Trump never responded to Musk’s entreaty, but China did as President Xi Jinping announced that it would lower import tariffs on vehicles just four weeks later, drawing Musk’s public praise. Then, in July 2018, Tesla inked its deal with Chinese authorities to build its Shanghai plant, and received low-interest loans from Chinese state-owned banks to help finance the construction. Tesla became the first foreign automaker to maintain 100% ownership of its Chinese subsidiary.

To get the deal done, Musk worked closely with Li Qiang, a top Shanghai official who was elevated in 2023 to China’s premier, behind only president Xi Jinping in the Chinese Communist Party pecking order. “Just finished an amazing 3 day visit to China,” Musk tweeted, jubilant at the deal’s conclusion, adding that he enjoyed a “profoundly interesting discussion” with China’s then-Vice President Wang Qishan, who previously served as the enforcer of the Communist Party’s anticorruption campaign.

“The Chinese state has enormous regulatory powers. Being at least publicly cooperative is a quite common approach,” says Scott Kennedy, a China expert at the Center for Strategic & International Studies.

The Shanghai factory, which opened in December 2019, provided an enormous boon to Tesla’s business. Its sales in China have increased by more than sevenfold since then. In 2024, Chinese customers bought 36.7% of all Tesla cars, making China the company’s largest market ahead of even the United States. The factory, which also exports cars to other countries, produces over half of all Tesla vehicles. Cheaper labor and input costs in China have boosted Tesla’s operating margins, powering its stock – and Musk’s fortune – to new heights.
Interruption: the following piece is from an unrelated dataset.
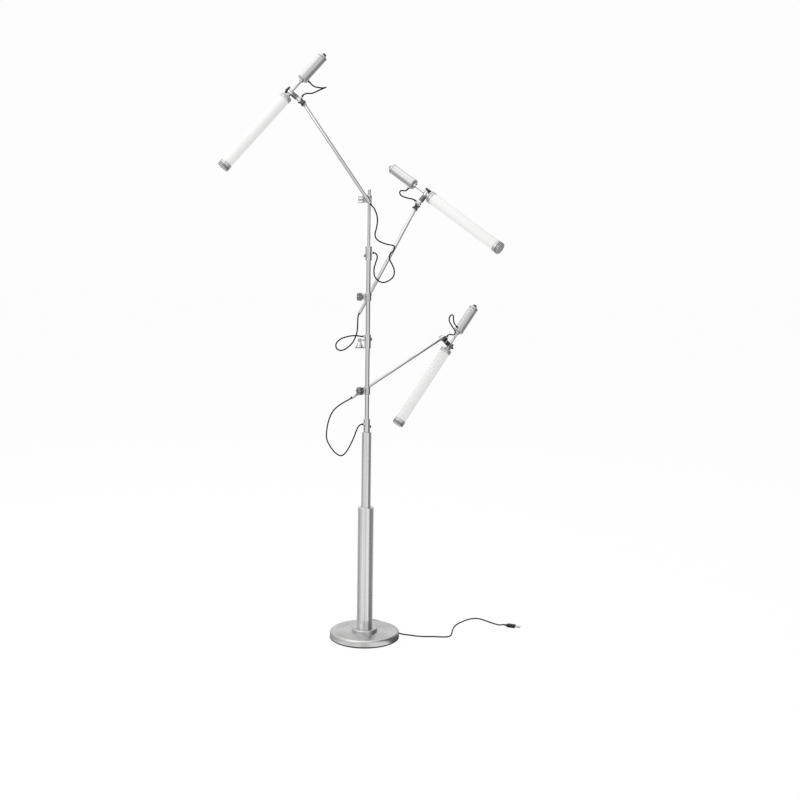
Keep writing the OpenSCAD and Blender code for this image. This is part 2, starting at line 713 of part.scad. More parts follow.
module head_lead(i) {
    straight = 1.6 * lead_d;
    start = [inlet_x, 0, inlet_z];
    entry = [cross_len - entry_x, -entry_z * sin(turn[i]), entry_z * cos(turn[i])];
    color("black") on_head(i) tube(smooth(concat(
        [start, start + [0, 0, straight]],
        head_lead_middles[i],
        [entry - [straight, 0, 0], entry]
    ), 2), lead_d, 8);
}

// Mains cord: a hank behind the base, then a free stretch out along the floor
function hank_half_width(n) = fold_r + strand_pitch * (n < hank_turns ? hank_turns - n
    : max(n - hank_turns - hank_climb, 0));
function hank_height(n) = hank_floor_z + strand_pitch * min(max((n - hank_turns) / hank_climb, 0), 1);
function hank_point(n) =
    let (
        f = n - floor(n), w = hank_half_width(n),
        along = f < 0.3 ? f / 0.3 : f < 0.5 ? 1 : f < 0.8 ? (0.8 - f) / 0.3 : 0,
        y = hank_run * (along - 0.5),
        draw = hank_waist * pow(cos(90 * (2 * along - 1)), 2),
        a = f < 0.3 ? 0 : f < 0.5 ? 180 * (f - 0.3) / 0.2 : f < 0.8 ? 180 : 180 + 180 * (f - 0.8) / 0.2
    )
    [(w - draw) * cos(a), hank_y + y + w * sin(a), hank_height(n)];
hank_start = hank_point(0);
hank_rings = [
    [gland_x, relief_y, gland_z], [gland_x, relief_y + lead_d, gland_z],
    [gland_x, relief_y + 12, gland_z - 2.2], [gland_x, relief_y + 20, hank_floor_z + 0.3],
    [gland_x, relief_y + 28, hank_floor_z], [gland_x, relief_y + 38, hank_floor_z]
];
hank_exit = hank_point(hank_end);
hank_line = concat(hank_rings, [for (k = [0 : floor(hank_end * 24)]) hank_point(k / 24)],
    [hank_exit, hank_exit + [lead_d, 0, 0]]);
mains_floor_points = [
    [26, 156, 8], [42, 153, 7], [60, 143, 4.5], [76, 128, 2.2], [90, 110, 2.2], [101, 90, 2.2],
    [108, 70, 2.2], [112, 50, 2.2], [117, 34, 2.2], [130, 24, 2.2], [150, 17, 2.2], [172, 8, 2.2],
    [200, 3, 2.2], [230, 3, 2.2], [256, 0, 2.2], [274, 2, 2.2], [286, 14, 2.2], [291, 34, 2.2],
    [295, 62, 2.2], [302, 94, 2.2], [314, 127, 2.2], [334, 157, 2.2], [356, 182, 2.2], [380, 196, 2.2],
    [402, 190, 2.2], [420, 170, 2.2], [440, 145, 2.2], [460, 127, 2.2]
];
plug_at = [478, 119, cord_r + 3.3];
plug_dir = unit([18, -8, 0]);

module mains_gland() {
    color("black") translate([gland_x, 0, gland_z]) {
        along_y(gland_d, rim_y - gland_in, rim_y + 2);
        translate([0, rim_y + 2, 0]) rotate([-90, 0, 0])
            cylinder(d1 = gland_d, d2 = lead_d + 1.4, h = relief_len - 2);
    }
}

module mains_hank() {
    color("black") tube(hank_line, lead_d, 6);
}

module hank_tie() {
    half = hank_half_width(2 * hank_turns + 0.65) - hank_waist + cord_r + face_gap;
    inner_h = 2 * cord_r + strand_pitch + face_gap;
    color("black") translate([0, hank_y + tie_w / 2, 0]) rotate([90, 0, 0]) linear_extrude(tie_w) difference() {
        translate([-half - tie_t, 0]) square([2 * half + 2 * tie_t, inner_h + 2 * tie_t]);
        translate([-half, tie_t]) square([2 * half, inner_h]);
    }
}

module mains_lead() {
    color("black") tube(above_floor(smooth(concat(
        [hank_exit + [lead_d, 0, 0], hank_exit + [2.6 * lead_d, 0, 0]],
        mains_floor_points,
        [plug_at - 1.6 * lead_d * plug_dir, plug_at]
    ), 2)), lead_d, 8);
}

module mains_plug() {
    neck_d = lead_d + 2.5;
    color("black") translate(plug_at) rotate([0, 0, atan2(plug_dir.y, plug_dir.x)]) {
        along_x(neck_d, 0, 9);
        translate([8, -plug_w / 2, -plug_t / 2]) cube([plug_body_len, plug_w, plug_t]);
        for (side = [-1, 1]) translate([0, side * plug_w / 4, 0])
            along_x(pin_d, 8 + plug_body_len - 1, 8 + plug_body_len + pin_len);
    }
}

// The least gap between strands of the hank, measured on points four times as close
union() {  // mains_hank
    fine = [for (k = [0 : floor(hank_end * 96)]) hank_point(k / 96)];
    gaps = [for (i = [0 : len(fine) - 1], j = [i + 40 : 1 : len(fine) - 1]) norm(fine[i] - fine[j]) - lead_d];
    echo(hank_least_gap = min(gaps));
}

foot_pad();
base_weight();
base_shell();
foot_ring();
lower_column();
middle_column();
middle_collar_screw();
for (level = [UPPER, MIDDLE, LOWER]) {
    prefix = ["upper_", "middle_", "lower_"][level];
    swivel_collar(level);
    mast_tube(level);
    mast_clamp(level);
    clamp_knob(level);
    arm_tube(level);
    arm_lead(level);
    head_swivel(level);
    pivot_screw(level);
    lamp_neck(level);
    neck_knob(level);
    lamp_housing(level);
    dimmer_knob(level);
    lamp_glass(level);
    light_core(level);
    end_cap(level);
    head_lead(level);
}
mains_gland();
mains_hank();
hank_tie();
mains_lead();
mains_plug();
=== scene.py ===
"""Swing arm floor lamp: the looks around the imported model, in metres.

Every new piece is worked out in millimetres in the frame of the part that it belongs to (a mast
section, an arm, a head or a lamp), and then put in its place in metres.
"""
import json
import math

import bmesh
import bpy
import numpy as np
from mathutils import Matrix, Vector


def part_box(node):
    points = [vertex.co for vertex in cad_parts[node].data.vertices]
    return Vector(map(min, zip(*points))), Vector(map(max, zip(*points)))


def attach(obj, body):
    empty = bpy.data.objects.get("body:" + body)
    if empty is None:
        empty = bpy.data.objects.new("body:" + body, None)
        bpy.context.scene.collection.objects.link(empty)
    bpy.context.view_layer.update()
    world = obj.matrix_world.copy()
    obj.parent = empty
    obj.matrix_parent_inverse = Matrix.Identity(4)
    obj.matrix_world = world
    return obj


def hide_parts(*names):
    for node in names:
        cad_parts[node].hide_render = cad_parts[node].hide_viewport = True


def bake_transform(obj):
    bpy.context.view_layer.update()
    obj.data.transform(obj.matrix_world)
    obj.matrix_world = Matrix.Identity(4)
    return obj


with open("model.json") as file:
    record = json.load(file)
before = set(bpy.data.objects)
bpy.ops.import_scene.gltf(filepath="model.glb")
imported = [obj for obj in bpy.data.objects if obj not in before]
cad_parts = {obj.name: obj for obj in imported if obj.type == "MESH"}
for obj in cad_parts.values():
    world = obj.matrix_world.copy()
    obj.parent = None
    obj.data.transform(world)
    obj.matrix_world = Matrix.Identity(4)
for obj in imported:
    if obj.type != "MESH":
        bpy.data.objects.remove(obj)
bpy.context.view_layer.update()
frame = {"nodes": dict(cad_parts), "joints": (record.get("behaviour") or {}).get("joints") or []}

LEVELS = ("upper", "middle", "lower")
JOINTS = {j["name"]: j for j in frame["joints"]}
MM = 0.001

# Camera
CAMERA_AT = (0.0, -3.7562, 1.2897)
YAW, PITCH, ROLL = math.radians(1.616), math.radians(7.551), math.radians(0.847)
LENS_MM, SENSOR_MM = 53.01, 36.0


def placed(name, data):
    """A new object in the scene, at the origin."""
    thing = bpy.data.objects.new(name, data)
    bpy.context.scene.collection.objects.link(thing)
    return thing


def add_camera():
    """The photograph's camera: heading, then slope, then roll about its own view line."""
    level = math.cos(PITCH)
    ahead = Vector((math.sin(YAW) * level, math.cos(YAW) * level, -math.sin(PITCH)))
    right = Vector((math.cos(YAW), -math.sin(YAW), 0))
    over = right.cross(ahead)
    side = right * math.cos(ROLL) + over * math.sin(ROLL)
    top = over * math.cos(ROLL) - right * math.sin(ROLL)
    data = bpy.data.cameras.new("camera")
    data.lens, data.sensor_width, data.sensor_fit = LENS_MM, SENSOR_MM, "AUTO"
    data.clip_start, data.clip_end = 0.05, 60
    turn = Matrix((side, top, -ahead)).transposed().to_4x4()
    camera = placed("camera", data)
    camera.matrix_world = Matrix.Translation(CAMERA_AT) @ turn
    bpy.context.scene.camera = camera


add_camera()


# Frames
def unit(v):
    return np.asarray(v, float) / np.linalg.norm(v)


def joint_axis(name):
    return unit(JOINTS[name]["axis"])


def joint_at(name):
    return np.array(JOINTS[name]["pos_m"], float)


def frame_of(x, y, z, at):
    """A 3x4 frame whose columns are the three axes and the origin, in metres."""
    return np.column_stack([x, y, z, at])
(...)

“I can’t understate the importance of the China market for Tesla now and in the future, especially as the United States and Europe are looking at slowing down or revisiting subsidies and things of that nature for EV adoption,” says Tu Le, who heads the consultancy Sino Auto Insight. “It’s their key market, not only for a sales standpoint but a production standpoint.”
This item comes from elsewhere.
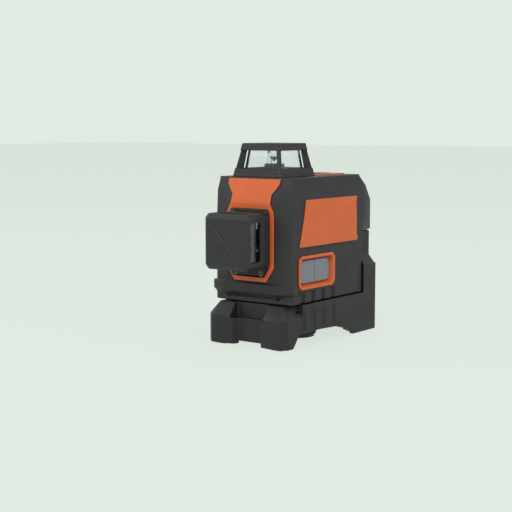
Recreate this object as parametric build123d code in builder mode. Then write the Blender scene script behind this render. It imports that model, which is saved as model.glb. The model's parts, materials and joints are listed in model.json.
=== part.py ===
"""Self-levelling laser level that throws three planes of light: one level plane and two upright ones.

The level stands on an L-shaped bracket with magnets in its back wall, and its housing turns on
the bracket's hub. Inside the housing a pendulum hangs in a two-axis gimbal and carries three
emitters, each a laser barrel with a cone mirror. They look out of the cage on top, the square window
box in front and a like box on the left.

Millimetres, +Z up. The origin is on the turning axis, in the plane the feet stand on. -Y is the front.
"""

import os
from math import sqrt

from build123d import *

# ---------------------------------------------------------------- driving dimensions
gap = 0.3  # between neighbours that don't touch
slack = 0.15  # round a piece that is dropped into a pocket
run = 0.05  # radial clearance of a turning or sliding fit
wall = 2.4  # housing skin
skin = 1.0  # thickness of the orange trim

# housing
body_half = 36.5  # half the width
front_y = -61.2  # front face
front_flat = 25.0  # half width of the flat of the front face
corner_y = -57.5  # where the front facets meet the sides
turn_r = 57.0  # the rear of the lower housing is round about the turning axis
turn_gap = 1.2  # between it and the bracket's wall
rear_y = 65.5  # rear face of the upper housing, over the bracket's wall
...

While benefiting Tesla, China’s support of Musk’s ambition was also a strategic move to help boost the country’s domestic electric vehicle industry. Tesla’s demand for materials spurred the development of suppliers, such as CATL, which has since become the world’s largest battery supplier. Tesla’s market share in China has dipped in recent years, especially to BYD, which is now the world’s largest EV manufacturer.

“It’s been a huge synergy,” says Kennedy. “It’s been a boon to Tesla and a boon to China’s EV industry.”
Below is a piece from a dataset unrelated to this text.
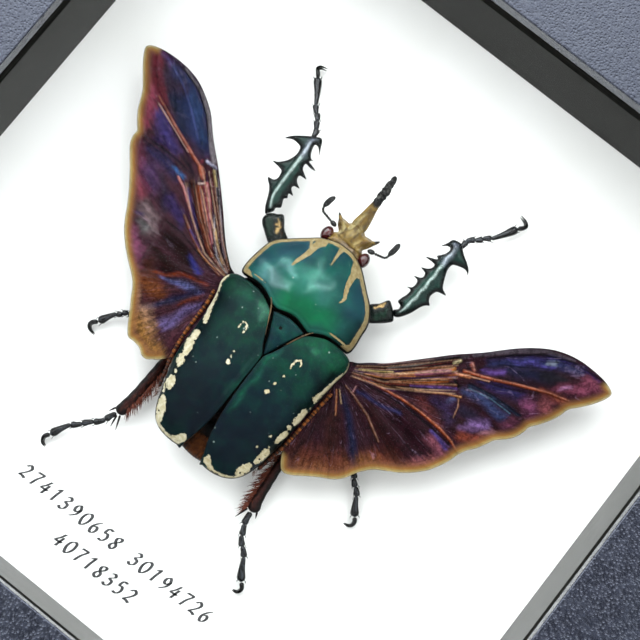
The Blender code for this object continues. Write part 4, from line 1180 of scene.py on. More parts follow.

During the 2024 presidential campaign, as Musk embraced the Republican Party and then Trump, his pro-China views brought him into conflict with parts of the MAGA coalition, including on the sensitive topic of immigration. “Immigrants from China & other Asian countries have made incredible contributions to America,” Musk tweeted in February 2023, in response to a news story about the rise of Chinese immigrants illegally crossing the U.S.-Mexico border. Last March, when his future DOGE partner Vivek Ramaswamy lamented the U.S. military’s dependence on China for raw materials, Musk pushed back: “Both the US and China are extremely dependent on each other.” Ramaswamy previously said on his podcast that Musk would “jump like a circus monkey when Xi Jinping calls in the hour of need.”

Musk has tamped down his China praise since Trump’s election victory, but on Wednesday, he took time out of schedule to shout a Chinese social media influencer who happens to look just like him. “I love my Chinese alter-ego 😂,” Musk tweeted.